Following Arguments Where They Lead
It follows that the social benefit—individual benefit summed over everyone—of my attending Harvard is much less than the private benefit, hence that individuals will be willing to spend much more on schooling than it is really worth. Putting it differently, it implies that each person's expenditure on schooling imposes negative externalities on other people. Frank appears to believe that this is true not only of money spent on going to Harvard but on the money spent by well off suburban taxpayers on the public schools that their children attend.
The usual view of economists is that acts imposing negative externalities ought to be discouraged, perhaps by taxing them. Schooling, however, is subsidized on an enormous scale, at both the K-12 level and above. So I asked Frank whether, on the basis of his expressed views, he would favor abolishing subsidies to schooling and taxing it instead. He never answered the question, perhaps because he viewed it as a digression from our central argument.
His failure to answer it raises a more general issue, not limited to Robert Frank or even to economists who share his political views. To what extent are they—I really mean we—willing to follow out the implications of our arguments when they lead to political conclusion we don't like?

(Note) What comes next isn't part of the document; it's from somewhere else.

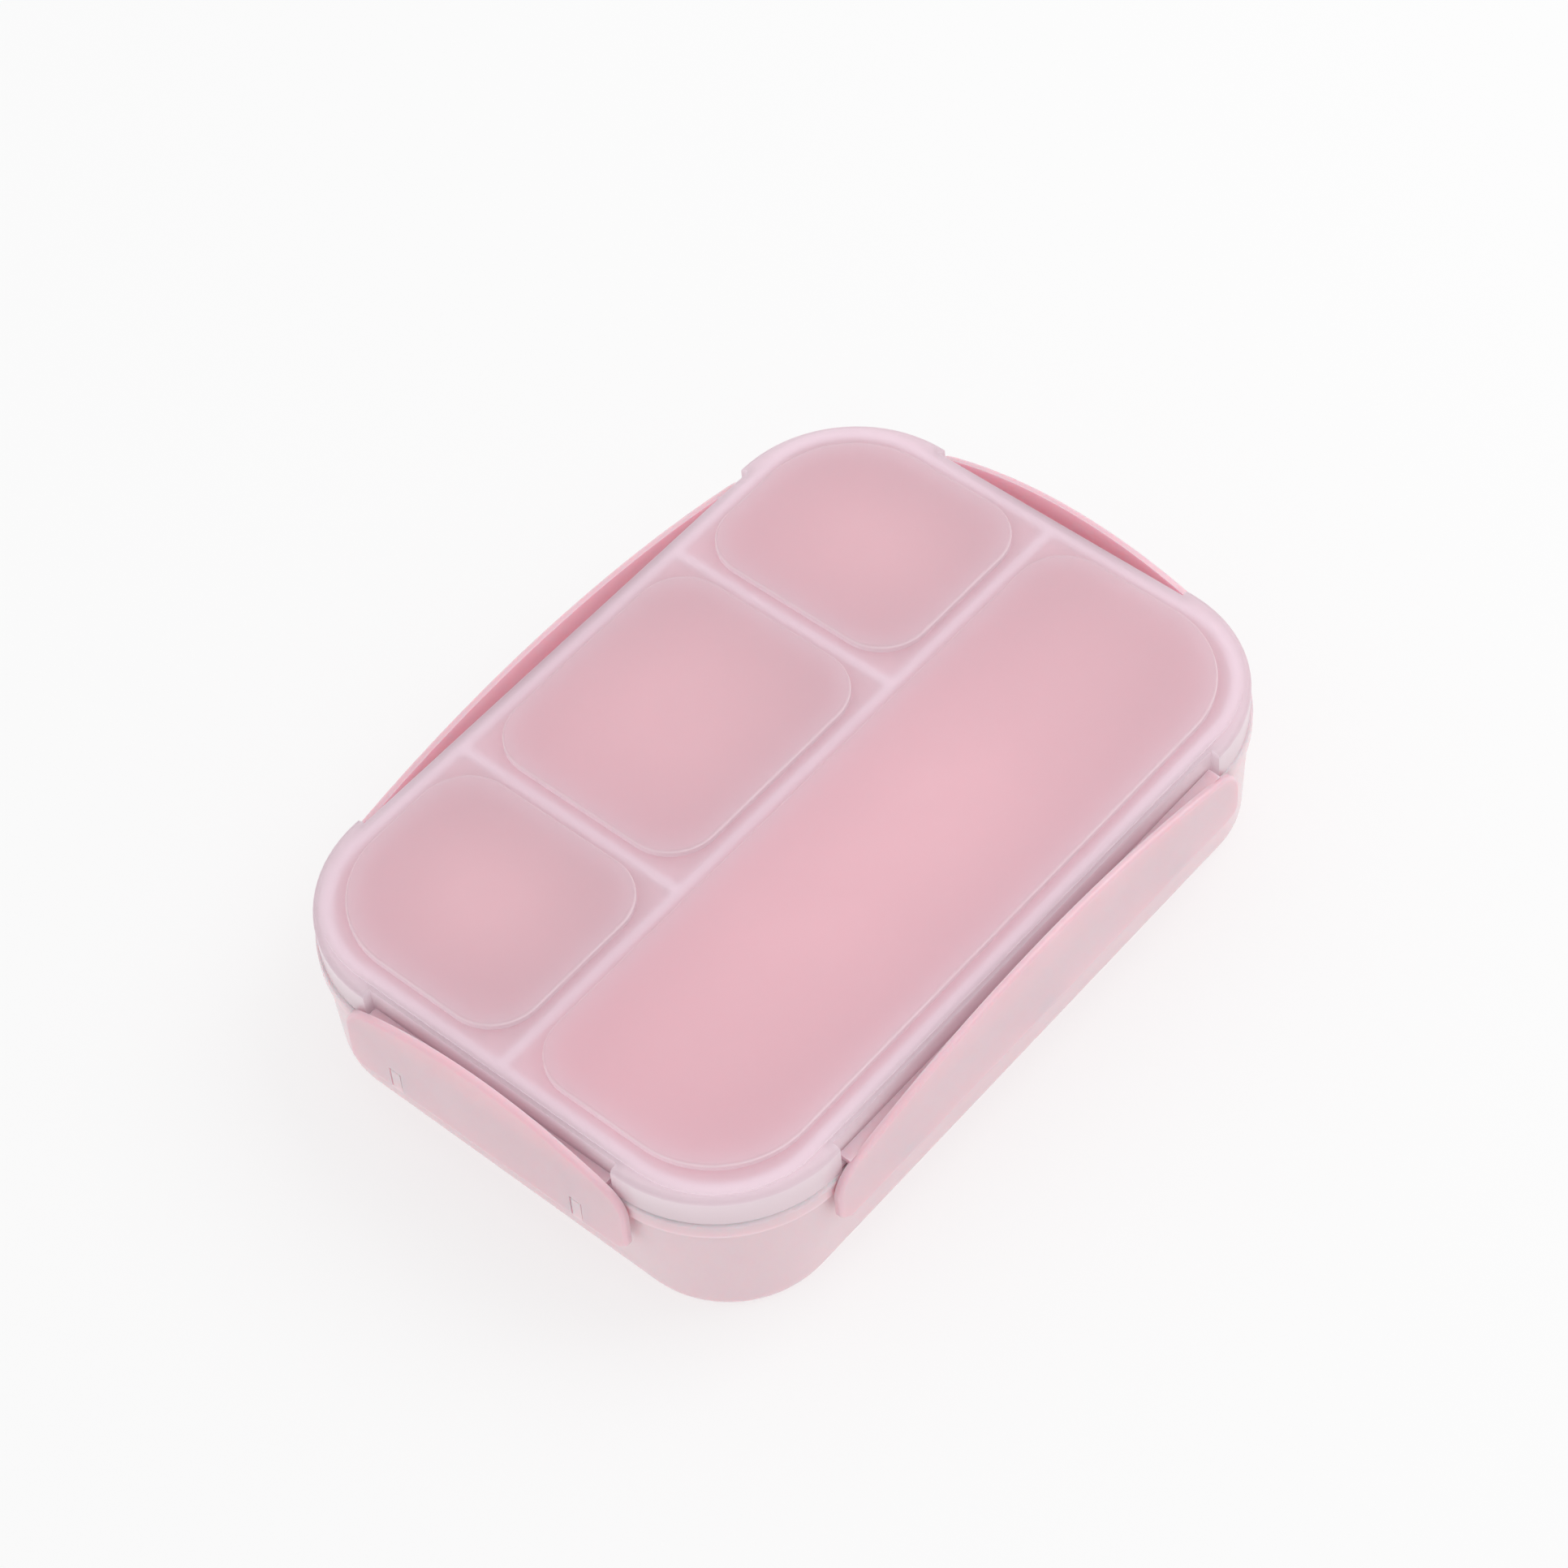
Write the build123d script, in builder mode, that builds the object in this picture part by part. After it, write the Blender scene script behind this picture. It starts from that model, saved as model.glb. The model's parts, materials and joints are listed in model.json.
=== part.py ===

Nuclear power is the one source of electric power that does not put carbon dioxide into the atmosphere and can be expanded more or less without limit—at a cost not wildly above the cost of power from fossil fuel. That ought to make it very attractive to those who believe that we face a threat of catastrophic proportions from global warming. Some environmentalists agree—most, at least so far as I can judge, do not. Similarly for the idea of geoengineering, holding the earth's temperature down by large scale projects to reduce the amount of sunlight the earth absorbs or to increase absorption of carbon dioxide, perhaps by fertilizing aquatic algae. In each case, there are undoubtedly arguments against as well as arguments for. But the arguments for do not seem to get much attention from those who, on the basis of their expressed views, ought to find them of great interest.
For libertarians, especially libertarian economists, a similar problem is raised by the issues grouped under the label of market failure—situations where individual rationality fails to lead to group rationality. Standard examples include public goods, externalities, adverse selection and private monopoly. In each case, good economic arguments can be made for the claim that interventions by government can lead to an improved outcome. Just as in the environmental case, the arguments are not conclusive; one can accept their validity while offering reasons to reject the conclusion (links to two different talks). But that approach is very different from the attempt to deny or evade the straightforward economic arguments in favor of intervention—as I believe some libertarian economists do. Libertarians who are not economists face a similar set of problems in justifying existing property holdings, many of which were not obtained by the means that libertarian political philosophy, going back to Locke, regards as legitimate.
Readers are invited to submit other examples—ideally ones associated with political positions they are sympathetic to.